The density of predictions $f_i \in [0, 1]$ is visualized as the thickness of the red regression line, and the gray band shows bootstrapped confidence bands around the regression.

The reliability diagram is obtained by kernel smoothing with a careful choice of parameters, and the associated calibration measure is called the SmoothECE (abbreviated smECE). The SmoothECE is roughly equal to the standard ECE of the smoothed reliability diagram.
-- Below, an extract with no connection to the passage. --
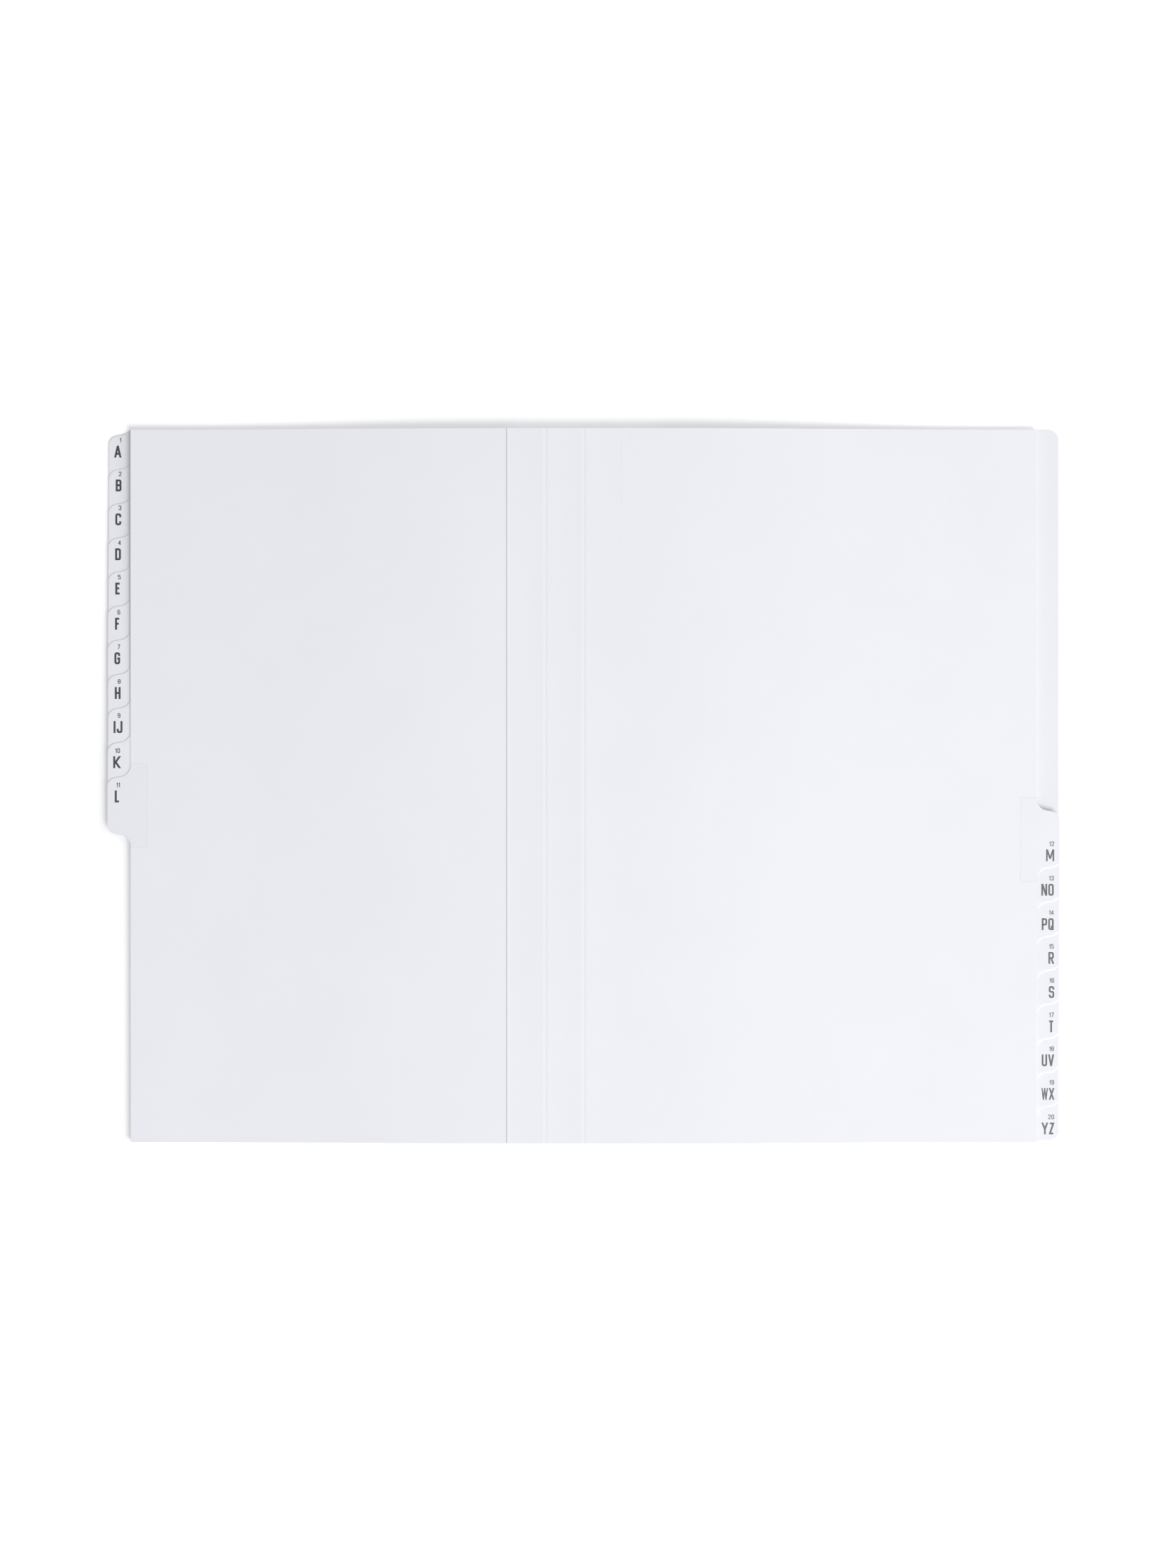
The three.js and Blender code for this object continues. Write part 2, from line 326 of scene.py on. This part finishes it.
def roll_shoulders(drop, width):
    """The die draws the rims of a tab's shoulders down a little, where they catch the light."""
    steepness = 6
    pick(lambda place: place.x > body_width - tab_zone)
    bpy.ops.mesh.inset(thickness=width, use_boundary=True, use_even_offset=True)
    mesh = bmesh.from_edit_mesh(bpy.context.object.data)
    for vert in mesh.verts:
        along = (vert.co.x - body_width) / (tab_reach - body_width)
        if vert.is_boundary and along > 0:
            vert.co.z -= drop * smooth(along * steepness) * smooth((1 - along) * steepness)
    bmesh.update_edit_mesh(bpy.context.object.data)


def finish_card(card, side, spine_height, fore_height, order, thickness, slip, paint):
    """Lays a flat sheet into its place in the stack and gives it its thickness."""
    bpy.ops.object.mode_set(mode="OBJECT")
    slide, turn = slip
    for vert in card.data.vertices:
        reach, y, offset = vert.co
        share = smooth(reach / body_width)
        x = side * reach + share * slide + share * turn * y
        y += share * slide * slip_along - side * share * turn * reach
        y = min(max(y, -half_height), half_height)
        vert.co = (x, y, level(x, y, spine_height, fore_height, order) + offset)
    bpy.ops.object.mode_set(mode="EDIT")
    bpy.ops.mesh.select_all(action="SELECT")
    bpy.ops.mesh.normals_make_consistent(inside=False)
    bpy.ops.object.mode_set(mode="OBJECT")
    wall = card.modifiers.new("card", "SOLIDIFY")
    wall.thickness = thickness
    wall.offset = 0
    wall.use_even_offset = True
    bpy.ops.object.modifier_apply(modifier=wall.name)
    arris = card.modifiers.new("cut edge", "BEVEL")
    arris.width = arris_width
    arris.segments = 1
    arris.limit_method = "ANGLE"
    arris.angle_limit = math.radians(60)
    bpy.ops.object.modifier_apply(modifier=arris.name)
    bpy.ops.object.shade_smooth_by_angle(angle=math.radians(35))
    if not card.data.materials:
        card.data.materials.append(paint)


board_white = card_paint("board white", (0.828, 0.837, 0.88), 0.7)
cover_spine = spine_clearance + cover_card + right_gap / 2
back_cover = flat_card("back_cover_board", cover_spine, tab_reach, -half_height, half_height)
pick(lambda place: place.x > tab_reach - same_place)
bpy.ops.mesh.bevel(offset=cover_corner, segments=10, affect="VERTICES")
cut_bends(tab_reach)
fold_over(cover_card, right_gap, 1)
finish_card(back_cover, 1, cover_card / 2, cover_card / 2, 0, cover_card, (0, 0), board_white)
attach(back_cover, "back_half")
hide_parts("back_cover")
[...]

The reliability diagram for a toy dataset of 8 points is shown below; more theoretical details are available in the accompanying preprint Smooth ECE: Principled Reliability Diagrams via Kernel Smoothing.

Installation

Install with Pip:

> pip install relplot

Or, clone the repo and install with:

> cd relplot
> pip install .

Getting Started

Basic usage (on sample data):

import relplot as rp
import numpy as np

## generate toy data (miscalibrated)
N = 5000
f = np.random.rand(N)
y = (np.random.rand(N) > 1-(f + 0.2*np.sin(2*np.pi*f)))*1

## compute calibration error (smECE) and plot
print('calibration error:', rp.smECE(f, y))
fig = rp.rel_diagram(f, y)
fig.show()

This is reproduced in notebooks/demo.ipynb.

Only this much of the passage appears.